Ça fait un bail que je me demandais qui oserait, et ce que celui (ceux) qui oserait pourrait en faire. Une série sur des éboueurs, ces types mystérieux qui vous réveillent le matin, ces ombres vertes qui bloquent votre rue en fin d’aprem, ces bienfaiteurs presque invisibles qui permettent à nos avenues de rester des avenues – demandez aux Marseillais. Bref, je m’égare. Une série avec des éboueurs dedans, elle pouvait être plus belle que poubelle. Mais pour ça, il fallait des scénaristes pas bourrins et un regard délicat, pas une grosse blague sur ceux qui ramassent nos ordures. Ce sont les Suisses qui l’ont fait. Sans blague. Cette série s’appelle CROM, et elle commence dans une grosse heure (à 18h40 ce mardi) sur TV5 Monde.
On va freiner d’entrée de jeu le camion-benne : CROM (pour Centre de Recyclage des Ordures Ménagères) n’est pas un chef-d’œuvre. C’est une petite comédie sentimentale intime et (un peu) sociale, sur une bande de cantonniers confrontée aux galères du quotidien et à une nouveau patron surexcité et capitaliste qui explique, « la voirie, tu l’aimes ou tu la quitte. » Au centre de l’histoire, Oscar, un brave type gentil comme tout, un peu patachon, qui aime les tournées avec Don Giovanni à fond dans l’autoradio, sa fille de 11 ans et sa femme… qui le met à la porte parce qu’elle s’ennuie, parce que la vie, elle, elle ne la voit pas comme une tournée pénard.
CROM n’est pas une série sur les éboueurs, plutôt une histoire humaine sympathiquement (et tristement) banale, dont les héros sont des éboueurs. Des bras cassés attachants, un peu gaffeurs, des gens simples, mais pas dans le sens méprisant du mot. Juste des types corrects, qui se plaignent rarement de leur vie, qui font leur boulot en bons copains, sans juger celui qui jettent les sacs dans la benne à côté d’eux. Comme il faut bien un petit élément dramatique déclencheur, vient s’inviter dans cette bande une jeune délinquante qui, on s’en doute, se révèlera au fur et à mesure des épisodes une chic fille pleine de ressources.
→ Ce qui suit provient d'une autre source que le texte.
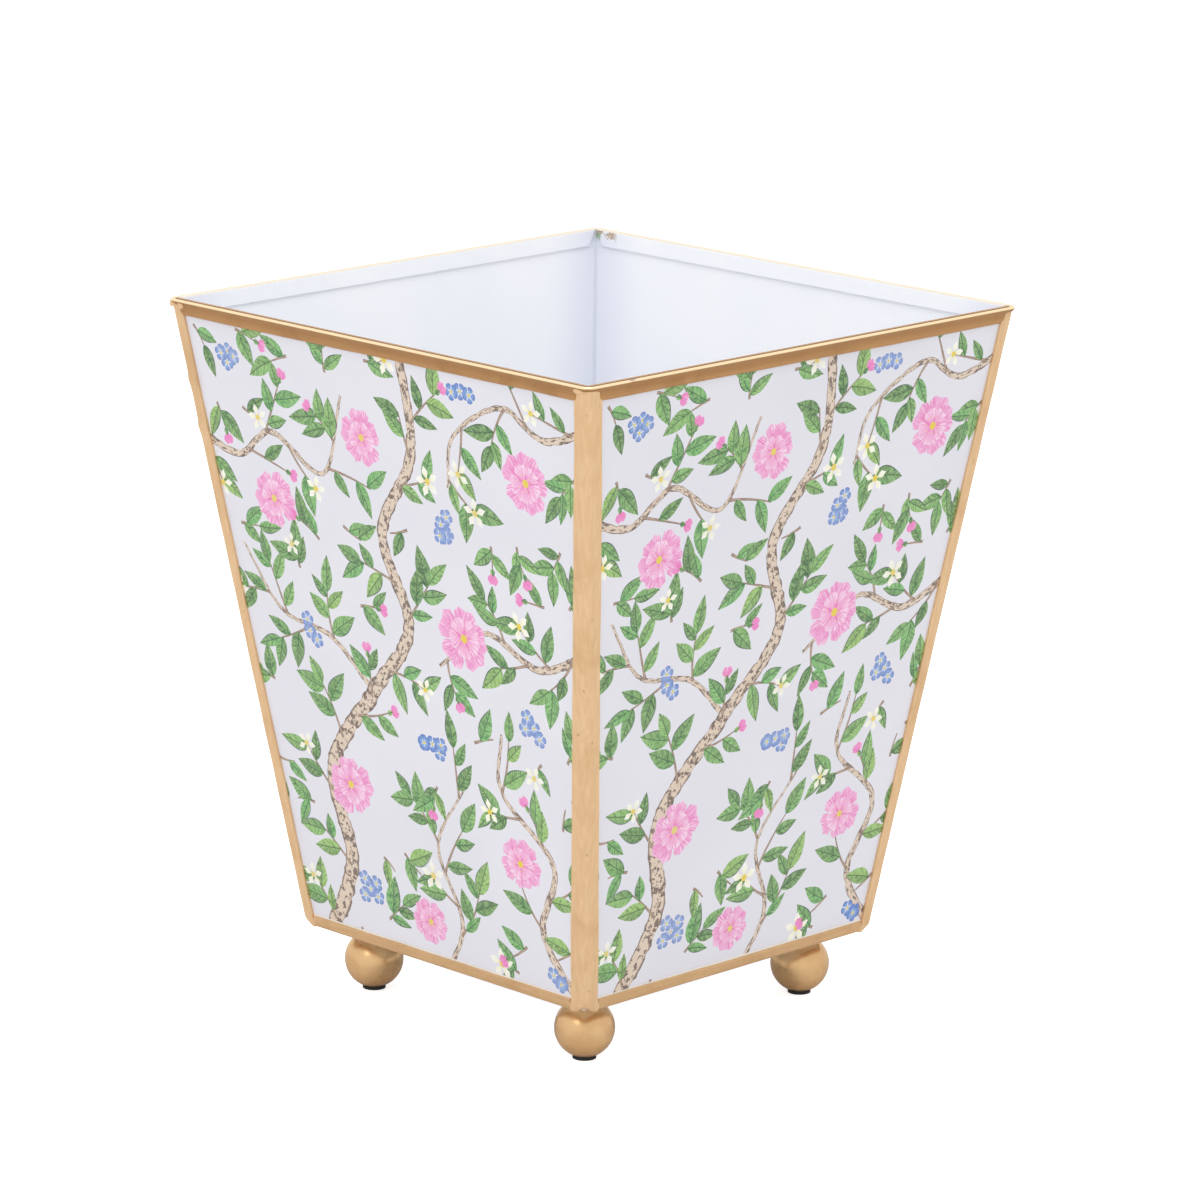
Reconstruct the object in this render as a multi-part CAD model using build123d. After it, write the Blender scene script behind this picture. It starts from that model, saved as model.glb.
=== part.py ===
from build123d import *
import math
import os

# A square cachepot that widens upwards, made as tinsmiths make one. Four printed and lacquered
# sheet walls meet edge to edge, and the top of each is folded inwards into a white hem. Gilt
# angle strips cover the four slanting corners and the four bottom edges, and gilt strips with a
# rolled top edge cover the rim. A flanged base plate closes the foot of the walls. It stands on
# four gilt balls, each drawn up to the base plate by a screw and washer from inside, with a
# black pad under it.
#
# Millimetres. The origin is on the floor, under the middle of the pot, and +Z is up. The walls
# face -Y (front), +X (right), +Y (back) and -X (left).

# Walls, measured over the gilt strips
rim_width = 151.5  # flat to flat at the top of the walls
base_width = 104.4  # flat to flat at the foot of the walls
wall_height = 164.6  # upright, from the foot of the walls to the top of the fold
sheet_thickness = 0.6
print_thickness = 0.4  # printed paper under its clear lacquer
hem_depth = 4.2  # how far the folded top comes down inside
hem_end_gap = 3.4  # from the inner corner to where the hem's lower edge ends

# Gilt strips
strip_thickness = 0.6
corner_leg = 4.8  # from the sharp corner to the edge of each leg
corner_bend = 2.5  # outer radius of the fold
tightest_bend = 0.1  # of any layer inside it
toe_rise = 1.9  # how high the knocked-in toe of a corner strip starts
toe_run = 1.7  # how far in the toe goes at the foot of the walls
rim_strip_height = 4.0
rim_bead_radius = 0.55  # of the rolled top edge
bead_clearance = 0.05  # from the rolled edge to the wall behind it and the strip ends below
base_strip_height = 3.0
base_strip_tuck = 4.0  # leg of a base strip, turned in under the base plate
base_strip_bend = 0.9

# Base plate
plate_thickness = 0.8
plate_flange = 5.0  # upstand soldered to the walls, above the plate

# Ball feet
ball_diameter = 15.3
ball_inset = 13.15  # from the wall's foot to the ball's middle, flat to flat
neck_gap = 1.6  # from the top of the ball to the foot of the walls
neck_wall = 0.75  # round the screw hole
neck_land = 0.5  # how far a screw hole's floor lies past the screw's tip
pad_thickness = 1.0
pad_margin = 0.2  # from the pad's edge to the edge of the ball's flat
pad_stand = 0.3  # how far the pad holds the ball off the floor

# Fasteners
screw_radius = 2.0
screw_grip = 7.0  # length of shank inside the ball and its neck
screw_head_radius = 3.8
screw_head_height = 2.4
screw_head_crown = 0.9  # fillet round the top of the head
screw_slot_width = 1.0
screw_slot_depth = 1.1
screw_clearance = 0.15
washer_radius = 4.5
washer_thickness = 0.8

# Worked out from the sizes above
ball_radius = ball_diameter / 2
ball_level = pad_stand + ball_radius
lift = pad_stand + ball_diameter + neck_gap  # floor to the foot of the walls
rim_level = lift + wall_height
wall_slope = (rim_width - base_width) / 2 / wall_height
wall_tilt = math.atan(wall_slope)
ball_place = base_width / 2 - ball_inset
print_face = strip_thickness  # depths below the outer face of the strips
sheet_face = print_face + print_thickness
inner_face = sheet_face + sheet_thickness
plate_underside = lift + strip_thickness
plate_top = plate_underside + plate_thickness
hole_radius = screw_radius + screw_clearance
neck_radius = hole_radius + neck_wall
flat_drop = ball_level - pad_thickness  # from the ball's middle to its flat
pad_radius = math.sqrt(ball_radius**2 - flat_drop**2) - pad_margin
bead_offset = rim_bead_radius + bead_clearance
bead_half = (
    base_width / 2
    + wall_height * wall_slope
    - print_face / math.cos(wall_tilt)
    + bead_offset * math.cos(wall_tilt)
    - rim_bead_radius * math.sin(wall_tilt)
)
bead_level = rim_level - rim_bead_radius * (math.cos(wall_tilt) + math.sin(wall_tilt))

SIDES = ("front", "right", "back", "left")
CORNERS = ("front_right", "back_right", "back_left", "front_left")


def half_width(level, depth=0.0):
    """Half the pot's width at a height above the floor, at a depth measured square to the wall."""
    return base_width / 2 + (level - lift) * wall_slope - depth / math.cos(wall_tilt)


def layer_bend(depth):
    """The outer radius of a layer's rounded corners, all of which bend round one centre."""
    return max(corner_bend - depth, tightest_bend)


def bend_reach(level, depth):
    """How far the rounded corner of a layer reaches from the middle, along the diagonal."""
    rounding = (math.sqrt(2) - 1) * layer_bend(depth)
    return half_width(level, depth) * math.sqrt(2) - rounding


def toe_plane(depth):
    """The plane that knocks in the foot of the corner at +X +Y, facing out and down."""
    upper = Vector(bend_reach(lift + toe_rise, 0), lift + toe_rise)
    lower = Vector(bend_reach(lift, 0) - toe_run, lift)
    along = (upper - lower).normalized()
    out, down = along.Y, -along.X
    diagonal = Vector(1, 1, 0) / math.sqrt(2)
    normal = diagonal * out + Vector(0, 0, down)
    origin = diagonal * upper.X + Vector(0, 0, upper.Y) - normal * depth
    return Plane(origin=origin, x_dir=(1, -1, 0), z_dir=normal)


def core(depth, low, high):
    """Everything inside the layer at a depth, between two levels, with rounded corners and toes."""
    sections = Sketch()
    for level in (low, high):
        side = 2 * half_width(level, depth)
        sections += Pos(Z=level) * RectangleRounded(side, side, layer_bend(depth))
    solid = loft(sections.faces(), ruled=True)
    for turn in range(4):
        solid = split(solid, bisect_by=Rot(Z=90 * turn) * toe_plane(depth), keep=Keep.BOTTOM)
    return solid


def shell(outer_depth, inner_depth, low, high, floor=0.0):
    """The layer between two depths, closed below by a floor of the given thickness."""
    beyond = 0.0 if floor else 1.0
    outer = core(outer_depth, low, high)
    inner = core(inner_depth, low + floor - beyond, high + 1.0)
    return outer - inner


def front_quarter():
    """The quarter of space that holds the front wall, cut off at the corner diagonals."""
    reach = rim_width
    outline = Polyline((0, 0), (reach, -reach), (-reach, -reach), close=True)
    return extrude(make_face(outline), amount=2 * rim_level)


def front_span(low, high, depth, low_margin, high_margin):
    """A block across the front wall whose ends keep their margins to the corner at both levels."""
    low_half = half_width(low, depth) - low_margin
    high_half = half_width(high, depth) - high_margin
    outline = Polyline(
        (-low_half, low), (low_half, low), (high_half, high), (-high_half, high), close=True
    )
    return extrude(Plane.XZ * make_face(outline), amount=rim_width)


def along_front(profile):
    """A strip along the front wall, from a profile drawn as distance from the middle and level."""
    section = Plane(origin=(0, 0, 0), x_dir=(0, -1, 0), z_dir=(-1, 0, 0)) * profile
    return extrude(section, amount=rim_width, both=True)


def wall_sheet():
    """The front wall's sheet, with its top folded in as a hem that is cut back at the corners."""
    wall = shell(sheet_face, inner_face, plate_underside, rim_level) & front_quarter()
    hem_low = rim_level - hem_depth
    hem_face = inner_face + sheet_thickness
    outline = Polyline(
        (half_width(rim_level, inner_face), rim_level),
        (half_width(hem_low, inner_face), hem_low),
        (half_width(hem_low, hem_face), hem_low),
        (half_width(rim_level, hem_face), rim_level),
        close=True,
    )
    section = make_face(outline)
    crest = section.vertices().sort_by(Axis.Y)[-2:].sort_by(Axis.X)[0]
    section = fillet(crest, sheet_thickness * 0.8)
    span = front_span(hem_low, rim_level, inner_face, hem_end_gap, sheet_thickness)
    return wall + (along_front(section) & span)


def print_coat():
    """The printed and lacquered skin of the front wall, which runs under the strips."""
    return shell(print_face, sheet_face, plate_underside, rim_level) & front_quarter()


def rim_bead():
    """The front wall's share of the rolled edge, bent an eighth of a turn at each corner."""
    bend = layer_bend(print_face) + bead_offset
    straight = bead_half - bend
    section = Circle(rim_bead_radius)
    bar = Pos(-straight, -bead_half, bead_level) * Rot(Y=90) * extrude(section, 2 * straight)
    start = Pos(bend) * Rot(X=90) * section
    eighth = revolve(start, Axis.Z, 45)
    right_end = Pos(straight, -straight, bead_level) * Rot(Z=-90) * eighth
    left_end = Pos(-straight, -straight, bead_level) * Rot(Z=-135) * eighth
    return bar + right_end + left_end


def corner_strip():
    """The angle strip over the front right corner, from its closed toe to under the bead."""
    top = bead_level - bead_offset
    whole = shell(0.0, print_face, lift, top, floor=strip_thickness)
    zone = Sketch()
    for level in (lift, top):
        middle = half_width(level)
        zone += Pos(middle, -middle, level) * Rectangle(2 * corner_leg, 2 * corner_leg)
    return whole & loft(zone.faces(), ruled=True)


def rim_strip():
    """The strip along the front wall's top, with its share of the rolled edge."""
    foot_level = rim_level - rim_strip_height
    outline = Polyline(
        (half_width(foot_level, print_face), foot_level),
        (half_width(foot_level), foot_level),
        (half_width(bead_level), bead_level),
        (half_width(bead_level, print_face), bead_level),
        close=True,
    )
    leg = along_front(make_face(outline))
    leg &= front_span(foot_level, rim_level, 0.0, corner_leg, corner_leg)
    return leg + rim_bead()


def base_strip():
    """The angle strip along the front wall's foot, one leg turned in under the base plate."""
    top = lift + base_strip_height
    inner = lift + strip_thickness
    tuck = half_width(lift) - base_strip_tuck
    outline = Polyline(
        (half_width(lift), lift),
        (half_width(top), top),
        (half_width(top, print_face), top),
        (half_width(inner, print_face), inner),
        (tuck, inner),
        (tuck, lift),
        close=True,
    )
    section = make_face(outline)
    heel = section.vertices().sort_by_distance((half_width(lift), lift))[0]
    section = fillet(heel, base_strip_bend)
    return along_front(section) & front_span(lift, top, 0.0, corner_leg, corner_leg)


def foot_places():
    """The four places of the feet, from the front right one round."""
    return [Rot(Z=90 * turn) * Pos(ball_place, -ball_place) for turn in range(4)]


def base_plate():
    """The plate that closes the foot of the walls, flanged upwards, with a hole for each foot."""
    flange_top = plate_top + plate_flange
    body = core(inner_face, plate_underside, flange_top)
    hollow = core(inner_face + plate_thickness, plate_top, flange_top + 1.0)
    tray = body - hollow
    for place in foot_places():
        tray -= place * Pos(Z=plate_top) * Cylinder(hole_radius, 4 * plate_thickness)
    return tray


def upright(radius, low, high):
    """A round bar about the Z axis between two levels."""
    return Pos(Z=low) * extrude(Circle(radius), amount=high - low)


def ball_foot():
    """A ball with a short neck up to the base plate, a flat below and a blind screw hole."""
    ball = Pos(Z=ball_level) * Sphere(ball_radius)
    flat = Plane.XY.offset(pad_thickness)
    ball = split(ball, bisect_by=flat, keep=Keep.TOP)
    neck = upright(neck_radius, ball_level, plate_underside)
    hole_floor = plate_underside - screw_grip - neck_land
    hole = upright(hole_radius, hole_floor, plate_underside + 1.0)
    return ball + neck - hole


def foot_pad():
    """The black pad under a ball."""
    return upright(pad_radius, 0.0, pad_thickness)


def foot_washer():
    """The washer under a foot screw's head."""
    high = plate_top + washer_thickness
    return upright(washer_radius, plate_top, high) - upright(hole_radius, plate_top, high)


def foot_screw():
    """The slotted screw that draws a ball up to the base plate from inside."""
    seat = plate_top + washer_thickness
    top = seat + screw_head_height
    head = upright(screw_head_radius, seat, top)
    crown = min(screw_head_crown, 0.9 * screw_head_height)
    head = fillet(head.edges().group_by(Axis.Z)[-1], crown)
    slot_place = Pos(Z=top - screw_slot_depth / 2)
    head -= slot_place * Box(3 * screw_head_radius, screw_slot_width, screw_slot_depth)
    return head + upright(screw_radius, plate_underside - screw_grip, seat)


def write(shape, name):
    """Writes one node. A shape of several equal pieces stays several solids."""
    export_step(shape, f"parts/{name}.step")


def main():
    os.makedirs("parts", exist_ok=True)
    sheet, coat = wall_sheet(), print_coat()
    rim, base, corner = rim_strip(), base_strip(), corner_strip()
    for turn, (side, corner_name) in enumerate(zip(SIDES, CORNERS)):
        spin = Rot(Z=90 * turn)
        write(spin * sheet, f"wall_sheet_{side}")
        write(spin * coat, f"print_coat_{side}")
        write(spin * rim, f"rim_strip_{side}")
        write(spin * base, f"base_strip_{side}")
        write(spin * corner, f"corner_strip_{corner_name}")
    write(base_plate(), "base_plate")
    ball, pad, washer, screw = ball_foot(), foot_pad(), foot_washer(), foot_screw()
    for place, corner_name in zip(foot_places(), CORNERS):
        write(place * ball, f"ball_foot_{corner_name}")
        write(place * pad, f"foot_pad_{corner_name}")
    write(Compound([place * washer for place in foot_places()]), "foot_washers")
    write(Compound([place * screw for place in foot_places()]), "foot_screws")


main()
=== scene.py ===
import math
import random

import bmesh
import bpy
import numpy as np
from mathutils import Matrix, Vector, noise
from mathutils.geometry import delaunay_2d_cdt


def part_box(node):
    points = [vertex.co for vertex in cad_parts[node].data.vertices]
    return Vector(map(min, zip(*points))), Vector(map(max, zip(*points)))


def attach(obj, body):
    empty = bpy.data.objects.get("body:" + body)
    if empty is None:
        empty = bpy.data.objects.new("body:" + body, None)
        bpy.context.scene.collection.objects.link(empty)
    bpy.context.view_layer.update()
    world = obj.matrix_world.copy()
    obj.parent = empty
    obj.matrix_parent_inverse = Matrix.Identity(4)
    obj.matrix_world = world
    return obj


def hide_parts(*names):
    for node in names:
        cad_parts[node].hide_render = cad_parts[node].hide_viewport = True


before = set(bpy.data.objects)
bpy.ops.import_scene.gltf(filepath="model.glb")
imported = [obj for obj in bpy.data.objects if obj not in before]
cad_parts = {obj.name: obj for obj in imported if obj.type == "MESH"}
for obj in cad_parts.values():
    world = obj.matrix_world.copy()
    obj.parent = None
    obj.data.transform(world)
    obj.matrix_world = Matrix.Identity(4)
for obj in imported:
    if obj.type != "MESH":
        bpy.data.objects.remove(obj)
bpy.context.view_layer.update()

# Lengths are written in millimetres and become metres where a mesh or light is made.
MM = 0.001
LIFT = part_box("corner_strip_front_right")[0].z / MM  # floor to the foot of the walls
RIM_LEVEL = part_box("wall_sheet_front")[1].z / MM
PLATE_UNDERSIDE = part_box("base_plate")[0].z / MM
WALL_HEIGHT = RIM_LEVEL - LIFT
RIM_WIDTH = 151.5  # flat to flat, over the strips
BASE_WIDTH = 104.4
SLOPE = (RIM_WIDTH - BASE_WIDTH) / 2 / WALL_HEIGHT
TILT = math.atan(SLOPE)
SLANT = WALL_HEIGHT / math.cos(TILT)  # wall height measured up the slope

STRIP_THICKNESS = 0.6
CORNER_LEG = 4.8
CORNER_BEND = 2.5
RIM_STRIP_HEIGHT = 4.0
BEAD_RADIUS = 0.6
FREE_EDGE_ROUNDING = 0.16  # how far a corner strip's free edges are pressed in
BASE_STRIP_HEIGHT = 3.0
BASE_STRIP_TUCK = 4.0
TOE_RISE = 1.9
TOE_RUN = 1.7
PRINT_THICKNESS = 0.4
PRINT_MARGIN = 2.7  # the print stops under the strips, this far from the wall's sharp corner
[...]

Sans casser des briques, sobrement, simplement, CROM dessine ces personnages, prend son temps, réussit quelques bonnes blagues et quelques jolies répliques – « je débarrasse les gens, les riches et les pauvres, du superflu », lâche Oscar, poète de la poubelle – pour finalement nous convaincre de suivre le chemin de ses héros. Il y a encore beaucoup à faire autour des ordures – j’aimerais bien un thriller avec des éboueurs tueurs ou une séries SF sur des éboueurs intergalactiques – mais CROM offre une belle entrée en la matière. Elle a même eu le mérite d’offrir un peu de visibilité médiatique à un métier souvent méprisé (voir la vidéo).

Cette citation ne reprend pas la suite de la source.